[Work instructions] Only the lines from the start of the data through the one containing "loop to loop." belong in your answer; return them exactly.

[Data provided]
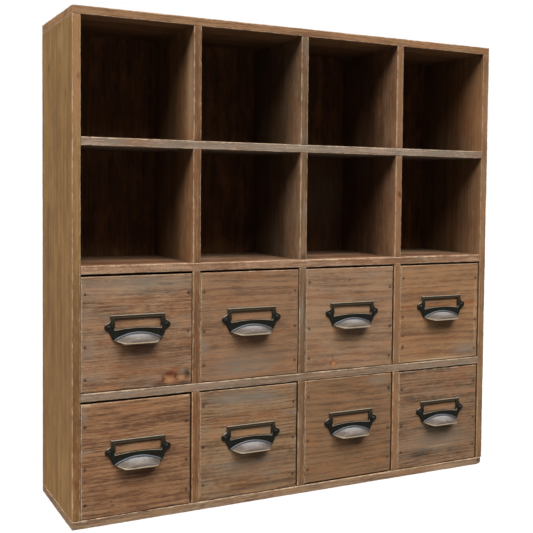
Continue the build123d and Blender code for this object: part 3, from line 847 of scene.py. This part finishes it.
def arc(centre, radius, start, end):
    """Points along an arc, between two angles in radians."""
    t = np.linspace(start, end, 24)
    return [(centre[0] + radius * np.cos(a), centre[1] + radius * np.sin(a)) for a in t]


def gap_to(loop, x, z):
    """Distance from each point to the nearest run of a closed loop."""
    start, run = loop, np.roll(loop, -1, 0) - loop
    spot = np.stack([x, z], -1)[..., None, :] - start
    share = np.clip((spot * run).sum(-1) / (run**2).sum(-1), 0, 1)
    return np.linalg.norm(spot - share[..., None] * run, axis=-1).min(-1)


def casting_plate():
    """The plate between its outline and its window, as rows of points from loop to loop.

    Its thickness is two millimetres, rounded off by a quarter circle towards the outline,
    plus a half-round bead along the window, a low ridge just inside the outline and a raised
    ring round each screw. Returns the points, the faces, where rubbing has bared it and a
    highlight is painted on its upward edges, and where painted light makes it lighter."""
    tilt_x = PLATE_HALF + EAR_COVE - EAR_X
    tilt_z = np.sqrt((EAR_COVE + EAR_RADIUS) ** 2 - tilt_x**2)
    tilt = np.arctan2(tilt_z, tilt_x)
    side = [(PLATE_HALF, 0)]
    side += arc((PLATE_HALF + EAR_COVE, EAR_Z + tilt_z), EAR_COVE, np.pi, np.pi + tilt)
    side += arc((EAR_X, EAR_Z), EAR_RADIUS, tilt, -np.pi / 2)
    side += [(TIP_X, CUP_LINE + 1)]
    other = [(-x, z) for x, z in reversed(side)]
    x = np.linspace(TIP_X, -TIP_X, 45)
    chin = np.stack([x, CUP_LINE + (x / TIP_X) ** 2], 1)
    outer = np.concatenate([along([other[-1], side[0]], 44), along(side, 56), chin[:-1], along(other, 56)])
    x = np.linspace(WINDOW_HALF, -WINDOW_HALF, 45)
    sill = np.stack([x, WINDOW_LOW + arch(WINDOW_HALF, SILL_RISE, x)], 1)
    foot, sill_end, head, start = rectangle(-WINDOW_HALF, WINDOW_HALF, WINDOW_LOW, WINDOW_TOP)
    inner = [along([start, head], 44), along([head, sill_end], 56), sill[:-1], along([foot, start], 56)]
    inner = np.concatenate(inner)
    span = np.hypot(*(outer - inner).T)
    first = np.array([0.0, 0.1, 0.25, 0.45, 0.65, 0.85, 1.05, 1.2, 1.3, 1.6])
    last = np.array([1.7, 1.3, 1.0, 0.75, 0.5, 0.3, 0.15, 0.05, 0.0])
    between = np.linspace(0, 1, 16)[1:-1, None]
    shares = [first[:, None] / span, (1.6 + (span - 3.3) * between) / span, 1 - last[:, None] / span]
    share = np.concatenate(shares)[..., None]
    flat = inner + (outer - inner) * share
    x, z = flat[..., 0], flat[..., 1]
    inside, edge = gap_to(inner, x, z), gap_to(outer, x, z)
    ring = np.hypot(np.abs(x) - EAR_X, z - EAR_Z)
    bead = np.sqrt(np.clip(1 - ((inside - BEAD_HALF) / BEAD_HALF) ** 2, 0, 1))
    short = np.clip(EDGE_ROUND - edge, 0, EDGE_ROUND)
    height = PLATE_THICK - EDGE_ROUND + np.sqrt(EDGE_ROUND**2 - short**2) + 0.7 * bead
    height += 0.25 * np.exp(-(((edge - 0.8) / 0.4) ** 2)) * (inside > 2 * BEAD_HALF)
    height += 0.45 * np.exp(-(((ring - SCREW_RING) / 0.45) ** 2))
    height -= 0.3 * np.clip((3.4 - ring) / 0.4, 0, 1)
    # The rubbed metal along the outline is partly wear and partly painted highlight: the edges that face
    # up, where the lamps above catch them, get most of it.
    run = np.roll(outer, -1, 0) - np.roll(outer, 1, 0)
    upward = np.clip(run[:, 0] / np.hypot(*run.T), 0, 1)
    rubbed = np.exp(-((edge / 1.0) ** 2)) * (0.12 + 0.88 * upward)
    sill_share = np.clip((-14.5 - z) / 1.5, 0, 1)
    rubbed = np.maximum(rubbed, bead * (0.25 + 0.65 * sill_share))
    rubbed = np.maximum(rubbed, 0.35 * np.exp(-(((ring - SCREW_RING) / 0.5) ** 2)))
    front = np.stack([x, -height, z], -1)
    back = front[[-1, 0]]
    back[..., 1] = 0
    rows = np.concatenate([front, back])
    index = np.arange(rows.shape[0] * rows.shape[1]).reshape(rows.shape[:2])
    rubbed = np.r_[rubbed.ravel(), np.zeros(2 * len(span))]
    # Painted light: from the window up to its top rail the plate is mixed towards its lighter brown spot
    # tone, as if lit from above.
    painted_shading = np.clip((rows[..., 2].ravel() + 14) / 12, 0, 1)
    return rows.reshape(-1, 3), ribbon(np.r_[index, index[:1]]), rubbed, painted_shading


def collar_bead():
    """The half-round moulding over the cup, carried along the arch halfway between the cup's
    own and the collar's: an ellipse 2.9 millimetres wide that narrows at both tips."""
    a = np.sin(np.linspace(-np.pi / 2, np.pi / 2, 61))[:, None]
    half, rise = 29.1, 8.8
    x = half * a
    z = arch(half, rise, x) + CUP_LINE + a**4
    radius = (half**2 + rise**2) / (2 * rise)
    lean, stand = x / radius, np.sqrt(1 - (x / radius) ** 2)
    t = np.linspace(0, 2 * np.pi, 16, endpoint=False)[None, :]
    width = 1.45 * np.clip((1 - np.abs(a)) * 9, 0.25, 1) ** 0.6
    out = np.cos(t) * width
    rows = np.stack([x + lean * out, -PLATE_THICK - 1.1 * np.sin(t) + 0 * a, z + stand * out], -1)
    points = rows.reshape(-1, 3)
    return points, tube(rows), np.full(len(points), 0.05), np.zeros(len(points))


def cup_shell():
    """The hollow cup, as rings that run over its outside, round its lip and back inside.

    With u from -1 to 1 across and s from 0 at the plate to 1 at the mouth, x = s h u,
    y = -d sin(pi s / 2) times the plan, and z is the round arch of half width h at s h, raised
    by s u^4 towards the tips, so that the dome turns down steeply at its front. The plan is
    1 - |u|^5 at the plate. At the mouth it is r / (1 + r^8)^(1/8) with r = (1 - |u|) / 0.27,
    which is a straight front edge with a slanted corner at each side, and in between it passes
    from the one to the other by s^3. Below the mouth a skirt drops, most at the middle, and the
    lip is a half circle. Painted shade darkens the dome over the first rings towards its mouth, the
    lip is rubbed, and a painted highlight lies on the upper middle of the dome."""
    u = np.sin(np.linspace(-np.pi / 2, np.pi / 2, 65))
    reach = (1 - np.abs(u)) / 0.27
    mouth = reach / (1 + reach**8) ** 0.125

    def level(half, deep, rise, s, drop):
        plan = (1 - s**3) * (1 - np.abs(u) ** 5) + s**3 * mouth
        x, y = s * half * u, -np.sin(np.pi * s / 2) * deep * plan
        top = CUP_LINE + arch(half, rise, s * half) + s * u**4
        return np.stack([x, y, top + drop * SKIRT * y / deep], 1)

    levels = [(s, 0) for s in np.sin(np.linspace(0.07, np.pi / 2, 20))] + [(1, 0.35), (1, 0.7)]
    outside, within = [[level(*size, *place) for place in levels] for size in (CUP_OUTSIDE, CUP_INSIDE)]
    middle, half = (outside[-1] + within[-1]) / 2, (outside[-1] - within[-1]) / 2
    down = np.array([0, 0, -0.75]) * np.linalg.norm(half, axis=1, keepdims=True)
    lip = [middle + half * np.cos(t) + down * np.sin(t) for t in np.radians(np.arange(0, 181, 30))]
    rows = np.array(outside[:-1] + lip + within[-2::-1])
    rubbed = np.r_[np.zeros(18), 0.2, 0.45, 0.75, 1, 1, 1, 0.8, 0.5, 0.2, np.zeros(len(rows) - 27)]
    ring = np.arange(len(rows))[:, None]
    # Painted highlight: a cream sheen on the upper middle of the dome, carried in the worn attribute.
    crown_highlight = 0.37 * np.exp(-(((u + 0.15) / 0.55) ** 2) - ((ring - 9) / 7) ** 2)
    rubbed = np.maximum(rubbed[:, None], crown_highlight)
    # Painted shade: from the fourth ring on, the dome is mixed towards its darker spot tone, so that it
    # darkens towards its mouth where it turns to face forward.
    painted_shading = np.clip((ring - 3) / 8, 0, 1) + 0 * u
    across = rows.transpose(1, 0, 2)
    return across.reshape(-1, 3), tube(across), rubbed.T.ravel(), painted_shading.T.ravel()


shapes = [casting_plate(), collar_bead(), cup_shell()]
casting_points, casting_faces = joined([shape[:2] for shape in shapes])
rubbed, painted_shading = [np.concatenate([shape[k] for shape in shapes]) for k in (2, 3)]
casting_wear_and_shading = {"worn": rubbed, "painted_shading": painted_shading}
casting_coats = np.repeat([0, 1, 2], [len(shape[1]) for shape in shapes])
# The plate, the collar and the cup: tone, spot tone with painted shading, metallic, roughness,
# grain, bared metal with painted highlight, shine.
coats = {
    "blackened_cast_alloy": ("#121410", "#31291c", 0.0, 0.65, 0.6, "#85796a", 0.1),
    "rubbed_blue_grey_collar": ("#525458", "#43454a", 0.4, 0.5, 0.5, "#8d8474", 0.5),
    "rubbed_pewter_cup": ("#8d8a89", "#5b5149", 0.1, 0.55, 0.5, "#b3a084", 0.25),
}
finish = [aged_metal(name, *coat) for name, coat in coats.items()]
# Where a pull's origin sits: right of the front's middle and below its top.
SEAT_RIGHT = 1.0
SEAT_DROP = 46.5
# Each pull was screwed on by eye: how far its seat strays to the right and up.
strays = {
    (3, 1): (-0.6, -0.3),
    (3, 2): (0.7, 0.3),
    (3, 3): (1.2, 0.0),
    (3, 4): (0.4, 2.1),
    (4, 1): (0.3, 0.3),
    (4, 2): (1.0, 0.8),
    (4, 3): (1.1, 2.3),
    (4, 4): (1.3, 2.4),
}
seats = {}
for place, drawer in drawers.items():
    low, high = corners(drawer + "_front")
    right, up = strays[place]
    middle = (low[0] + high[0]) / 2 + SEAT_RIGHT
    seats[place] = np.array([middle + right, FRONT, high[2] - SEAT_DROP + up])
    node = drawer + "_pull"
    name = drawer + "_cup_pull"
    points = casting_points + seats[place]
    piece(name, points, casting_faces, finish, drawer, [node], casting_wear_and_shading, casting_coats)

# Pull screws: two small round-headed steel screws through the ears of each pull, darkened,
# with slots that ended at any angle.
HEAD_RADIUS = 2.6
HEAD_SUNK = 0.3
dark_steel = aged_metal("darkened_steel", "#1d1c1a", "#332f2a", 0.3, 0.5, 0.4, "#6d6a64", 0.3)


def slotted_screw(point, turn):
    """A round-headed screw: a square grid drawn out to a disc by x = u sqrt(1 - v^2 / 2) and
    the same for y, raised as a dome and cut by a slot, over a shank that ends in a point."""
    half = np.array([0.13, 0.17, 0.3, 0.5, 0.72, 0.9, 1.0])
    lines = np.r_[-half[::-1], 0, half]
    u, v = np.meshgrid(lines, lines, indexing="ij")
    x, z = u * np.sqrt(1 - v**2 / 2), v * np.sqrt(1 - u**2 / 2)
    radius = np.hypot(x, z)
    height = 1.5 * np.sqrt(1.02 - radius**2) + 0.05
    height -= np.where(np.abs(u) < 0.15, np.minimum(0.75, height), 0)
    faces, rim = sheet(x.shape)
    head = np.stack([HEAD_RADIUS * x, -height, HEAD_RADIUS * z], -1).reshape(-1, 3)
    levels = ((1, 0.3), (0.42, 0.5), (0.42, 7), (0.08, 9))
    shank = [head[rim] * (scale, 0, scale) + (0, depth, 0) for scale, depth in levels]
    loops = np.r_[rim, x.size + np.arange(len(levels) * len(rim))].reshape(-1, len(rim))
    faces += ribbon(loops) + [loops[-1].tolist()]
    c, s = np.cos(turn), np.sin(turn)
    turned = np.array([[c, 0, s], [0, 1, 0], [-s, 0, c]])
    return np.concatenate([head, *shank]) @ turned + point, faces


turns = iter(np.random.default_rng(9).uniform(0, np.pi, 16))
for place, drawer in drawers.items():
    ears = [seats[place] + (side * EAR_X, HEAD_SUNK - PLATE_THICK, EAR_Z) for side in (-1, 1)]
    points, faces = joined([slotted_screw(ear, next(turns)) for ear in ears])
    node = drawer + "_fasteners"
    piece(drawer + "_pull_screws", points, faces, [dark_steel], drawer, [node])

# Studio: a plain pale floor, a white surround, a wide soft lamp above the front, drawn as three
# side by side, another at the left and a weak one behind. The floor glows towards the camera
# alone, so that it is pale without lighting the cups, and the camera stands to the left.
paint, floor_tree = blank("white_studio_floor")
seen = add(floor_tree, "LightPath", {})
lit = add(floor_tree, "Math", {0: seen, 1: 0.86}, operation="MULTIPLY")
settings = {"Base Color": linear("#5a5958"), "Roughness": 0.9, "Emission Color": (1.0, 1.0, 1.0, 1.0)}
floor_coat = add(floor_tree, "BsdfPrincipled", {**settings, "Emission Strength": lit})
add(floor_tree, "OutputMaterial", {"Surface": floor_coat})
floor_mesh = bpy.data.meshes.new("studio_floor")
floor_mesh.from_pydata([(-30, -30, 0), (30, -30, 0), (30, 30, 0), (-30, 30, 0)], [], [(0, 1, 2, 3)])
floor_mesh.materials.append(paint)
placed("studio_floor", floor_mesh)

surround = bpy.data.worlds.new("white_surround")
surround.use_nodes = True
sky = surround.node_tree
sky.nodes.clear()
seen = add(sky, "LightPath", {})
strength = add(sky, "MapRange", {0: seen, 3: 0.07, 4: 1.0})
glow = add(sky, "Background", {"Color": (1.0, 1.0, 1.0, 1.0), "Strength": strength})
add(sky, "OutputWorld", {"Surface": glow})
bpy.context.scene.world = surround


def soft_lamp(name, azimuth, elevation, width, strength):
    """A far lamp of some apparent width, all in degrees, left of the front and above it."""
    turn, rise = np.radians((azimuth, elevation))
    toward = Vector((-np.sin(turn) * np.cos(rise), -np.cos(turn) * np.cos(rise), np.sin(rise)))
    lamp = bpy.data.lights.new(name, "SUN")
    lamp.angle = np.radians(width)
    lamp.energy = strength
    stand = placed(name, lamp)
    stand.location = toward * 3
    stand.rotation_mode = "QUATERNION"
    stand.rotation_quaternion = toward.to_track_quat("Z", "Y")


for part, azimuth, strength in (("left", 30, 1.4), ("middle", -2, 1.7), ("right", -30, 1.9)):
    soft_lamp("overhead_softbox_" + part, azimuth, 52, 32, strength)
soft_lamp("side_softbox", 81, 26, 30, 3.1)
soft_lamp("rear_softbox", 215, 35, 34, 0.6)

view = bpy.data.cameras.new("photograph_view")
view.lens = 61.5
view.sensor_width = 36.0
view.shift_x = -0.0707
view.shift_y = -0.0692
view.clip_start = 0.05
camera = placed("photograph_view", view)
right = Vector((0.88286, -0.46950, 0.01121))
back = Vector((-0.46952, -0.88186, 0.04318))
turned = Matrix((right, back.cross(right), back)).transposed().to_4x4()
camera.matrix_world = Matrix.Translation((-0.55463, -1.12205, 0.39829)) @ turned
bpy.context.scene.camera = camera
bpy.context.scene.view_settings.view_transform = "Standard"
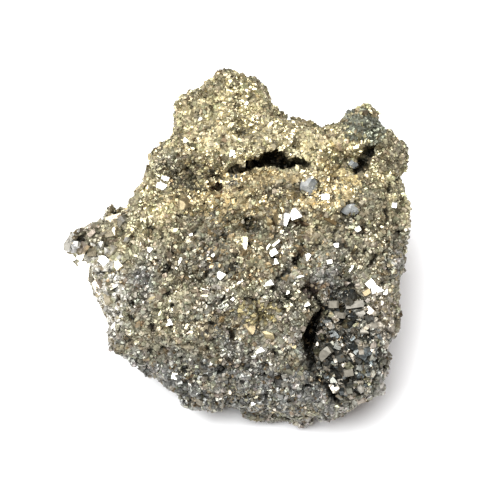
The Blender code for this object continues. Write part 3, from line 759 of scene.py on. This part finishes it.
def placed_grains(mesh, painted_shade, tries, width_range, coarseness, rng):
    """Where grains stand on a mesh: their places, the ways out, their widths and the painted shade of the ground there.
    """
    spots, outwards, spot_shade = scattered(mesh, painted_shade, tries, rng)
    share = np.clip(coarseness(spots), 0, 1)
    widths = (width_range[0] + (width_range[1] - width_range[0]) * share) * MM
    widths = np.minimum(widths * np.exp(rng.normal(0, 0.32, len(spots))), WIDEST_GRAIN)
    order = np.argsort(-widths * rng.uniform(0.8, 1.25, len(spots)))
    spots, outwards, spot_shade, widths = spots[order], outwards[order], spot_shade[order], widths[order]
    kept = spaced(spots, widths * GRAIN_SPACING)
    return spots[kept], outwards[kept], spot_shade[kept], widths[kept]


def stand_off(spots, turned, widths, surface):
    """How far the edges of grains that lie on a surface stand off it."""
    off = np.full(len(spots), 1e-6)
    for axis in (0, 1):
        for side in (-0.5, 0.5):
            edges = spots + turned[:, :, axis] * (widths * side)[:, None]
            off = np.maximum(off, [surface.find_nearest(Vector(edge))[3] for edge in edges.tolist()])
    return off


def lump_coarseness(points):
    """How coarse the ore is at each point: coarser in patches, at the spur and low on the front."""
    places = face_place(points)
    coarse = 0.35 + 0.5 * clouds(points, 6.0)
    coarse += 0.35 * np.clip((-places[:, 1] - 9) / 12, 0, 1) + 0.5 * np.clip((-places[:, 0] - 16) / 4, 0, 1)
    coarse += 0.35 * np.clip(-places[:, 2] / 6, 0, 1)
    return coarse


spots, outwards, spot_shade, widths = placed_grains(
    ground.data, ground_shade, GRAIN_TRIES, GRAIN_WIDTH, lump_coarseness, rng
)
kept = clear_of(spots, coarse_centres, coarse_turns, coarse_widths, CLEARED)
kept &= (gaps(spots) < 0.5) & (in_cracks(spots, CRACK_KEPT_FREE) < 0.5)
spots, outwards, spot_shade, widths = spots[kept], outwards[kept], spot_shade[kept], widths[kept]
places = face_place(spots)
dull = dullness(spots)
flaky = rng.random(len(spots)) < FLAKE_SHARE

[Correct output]
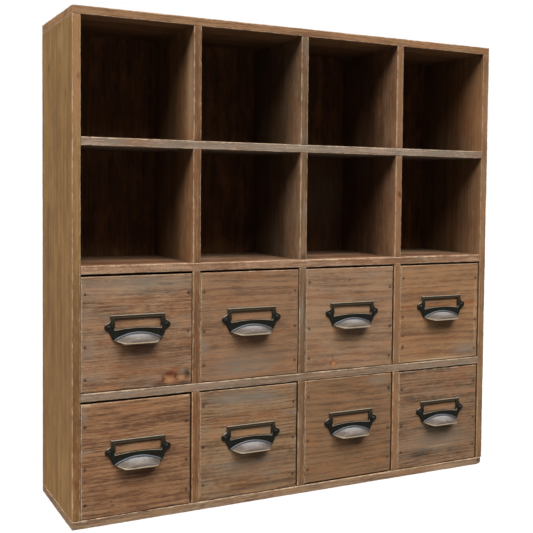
Continue the build123d and Blender code for this object: part 3, from line 847 of scene.py. This part finishes it.
def arc(centre, radius, start, end):
    """Points along an arc, between two angles in radians."""
    t = np.linspace(start, end, 24)
    return [(centre[0] + radius * np.cos(a), centre[1] + radius * np.sin(a)) for a in t]


def gap_to(loop, x, z):
    """Distance from each point to the nearest run of a closed loop."""
    start, run = loop, np.roll(loop, -1, 0) - loop
    spot = np.stack([x, z], -1)[..., None, :] - start
    share = np.clip((spot * run).sum(-1) / (run**2).sum(-1), 0, 1)
    return np.linalg.norm(spot - share[..., None] * run, axis=-1).min(-1)


def casting_plate():
    """The plate between its outline and its window, as rows of points from loop to loop.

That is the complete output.